Qui achète des sextoys en Haïti ?
Le profil des acheteurs est varié :
• Les célibataires, en quête de satisfaction personnelle.
• Les jeunes adultes (18-23 ans), qui explorent leur sexualité en toute discrétion.
• Les femmes en couple, cherchant à compenser certaines lacunes dans leur vie sexuelle.
• Les hommes, qui achètent des sextoys masturbateurs pour eux-mêmes ou des jouets pour leurs partenaires.
Une législation ambiguë et une importation controversée
Malgré cet essor, la loi haïtienne encadre strictement l’importation de certains produits érotiques. L’article 52 du Code douanier interdit l’entrée de “figures, films ou autres objets d’un caractère obscène ou pornographique”. Pourtant, la vente de sextoys en ligne s’est démocratisée.
L’avocat Me Ternilus Jean Gardy estime que la saisie des sextoys par la douane est illégale, car le terme “sextoy” n’est mentionné nulle part dans la loi. Certains juristes vont plus loin, affirmant que ces objets ne relèvent pas de la pornographie, mais sont plutôt considérés comme des outils de bien-être intime.
Un sondage réalisé par Ticket Magazine en 2021 révélait que 53,6 % des Haïtiens utilisent des sextoys. Parmi eux :
• 42 % les utilisent avec leurs partenaires.
• 22 % préfèrent une utilisation en solo.

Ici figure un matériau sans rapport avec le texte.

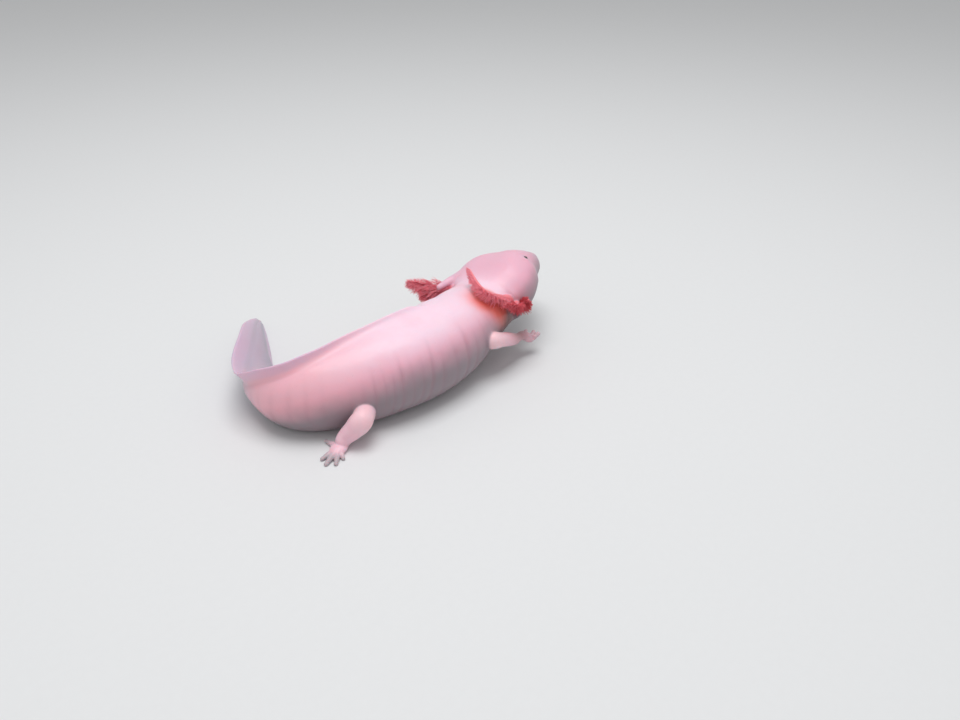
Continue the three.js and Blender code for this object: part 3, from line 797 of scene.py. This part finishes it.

• 36 % les combinent dans les deux contextes.
Santé et enjeux logistiques
Si la satisfaction des utilisateurs est généralement positive, certaines contraintes demeurent :
• Entretien rigoureux : pour éviter d’endommager l’appareil, l’eau ne doit pas pénétrer dans les composants électroniques.
• Logistique délicate : les boutiques doivent garantir une livraison discrète, car certaines restrictions douanières peuvent compliquer l’expédition si les colis ne sont pas bien emballés.
Quels risques pour la santé ?
Une étude menée par les universités Duke et Boone en 2022 met en garde contre les risques sanitaires liés aux sextoys. Elle souligne notamment la présence de phtalates, des perturbateurs endocriniens pouvant affecter la fertilité. Des analyses ont révélé que certains sextoys contenaient 24 à 60 % de phtalates en poids.
L’étude met aussi en avant l’exposition aux nano et microplastiques, dangereux pour la santé et l’environnement, soulevant ainsi la nécessité d’une réglementation stricte pour garantir la sécurité des utilisateurs.
Un marché en pleine mutation
La vente de sextoys en Haïti connaît une dynamique sans précédent, portée par la démocratisation des produits, l’influence des réseaux sociaux, et une évolution des mentalités sur la sexualité.
Toutefois, l’absence de réglementation claire pose la question de la reconnaissance juridique de ces objets en Haïti. L’État suivra-t-il la tendance mondiale ou continuera-t-il à freiner l’importation des sextoys ? L’avenir du marché érotique en Haïti reste à écrire.